:: Extracted data

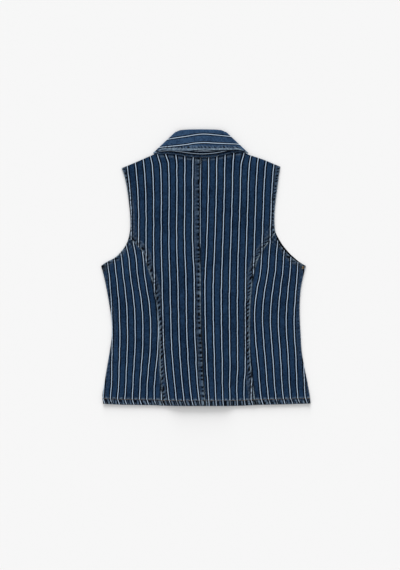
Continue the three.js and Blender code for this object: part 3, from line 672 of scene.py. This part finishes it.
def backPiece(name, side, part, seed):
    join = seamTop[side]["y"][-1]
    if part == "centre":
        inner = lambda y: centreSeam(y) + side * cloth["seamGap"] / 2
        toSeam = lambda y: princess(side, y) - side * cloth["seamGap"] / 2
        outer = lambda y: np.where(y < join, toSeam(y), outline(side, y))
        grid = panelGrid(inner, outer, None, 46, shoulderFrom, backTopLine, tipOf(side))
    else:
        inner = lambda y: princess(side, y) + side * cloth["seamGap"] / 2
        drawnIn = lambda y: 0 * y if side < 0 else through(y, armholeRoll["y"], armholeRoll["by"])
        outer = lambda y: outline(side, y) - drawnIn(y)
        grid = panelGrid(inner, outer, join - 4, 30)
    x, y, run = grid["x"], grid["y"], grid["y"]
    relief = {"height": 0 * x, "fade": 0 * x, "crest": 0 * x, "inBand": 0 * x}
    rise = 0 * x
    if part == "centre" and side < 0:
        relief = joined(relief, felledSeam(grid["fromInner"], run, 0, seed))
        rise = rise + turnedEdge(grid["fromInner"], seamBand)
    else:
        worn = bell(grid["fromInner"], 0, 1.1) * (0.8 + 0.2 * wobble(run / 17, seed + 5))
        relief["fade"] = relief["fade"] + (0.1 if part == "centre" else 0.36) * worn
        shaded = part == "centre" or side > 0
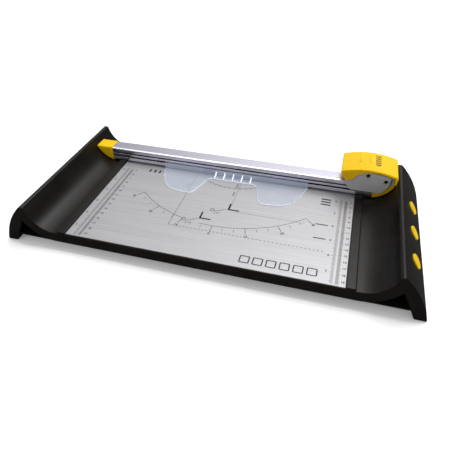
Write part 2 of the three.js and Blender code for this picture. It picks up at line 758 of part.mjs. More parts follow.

::::

**Task description**
Quote exactly the first line of the entries and every line after it, stopping with the line that contains "shaded = part".

**Written response**
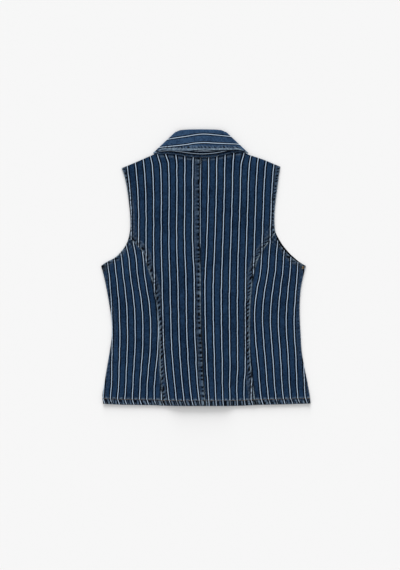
Continue the three.js and Blender code for this object: part 3, from line 672 of scene.py. This part finishes it.
def backPiece(name, side, part, seed):
    join = seamTop[side]["y"][-1]
    if part == "centre":
        inner = lambda y: centreSeam(y) + side * cloth["seamGap"] / 2
        toSeam = lambda y: princess(side, y) - side * cloth["seamGap"] / 2
        outer = lambda y: np.where(y < join, toSeam(y), outline(side, y))
        grid = panelGrid(inner, outer, None, 46, shoulderFrom, backTopLine, tipOf(side))
    else:
        inner = lambda y: princess(side, y) + side * cloth["seamGap"] / 2
        drawnIn = lambda y: 0 * y if side < 0 else through(y, armholeRoll["y"], armholeRoll["by"])
        outer = lambda y: outline(side, y) - drawnIn(y)
        grid = panelGrid(inner, outer, join - 4, 30)
    x, y, run = grid["x"], grid["y"], grid["y"]
    relief = {"height": 0 * x, "fade": 0 * x, "crest": 0 * x, "inBand": 0 * x}
    rise = 0 * x
    if part == "centre" and side < 0:
        relief = joined(relief, felledSeam(grid["fromInner"], run, 0, seed))
        rise = rise + turnedEdge(grid["fromInner"], seamBand)
    else:
        worn = bell(grid["fromInner"], 0, 1.1) * (0.8 + 0.2 * wobble(run / 17, seed + 5))
        relief["fade"] = relief["fade"] + (0.1 if part == "centre" else 0.36) * worn
        shaded = part == "centre" or side > 0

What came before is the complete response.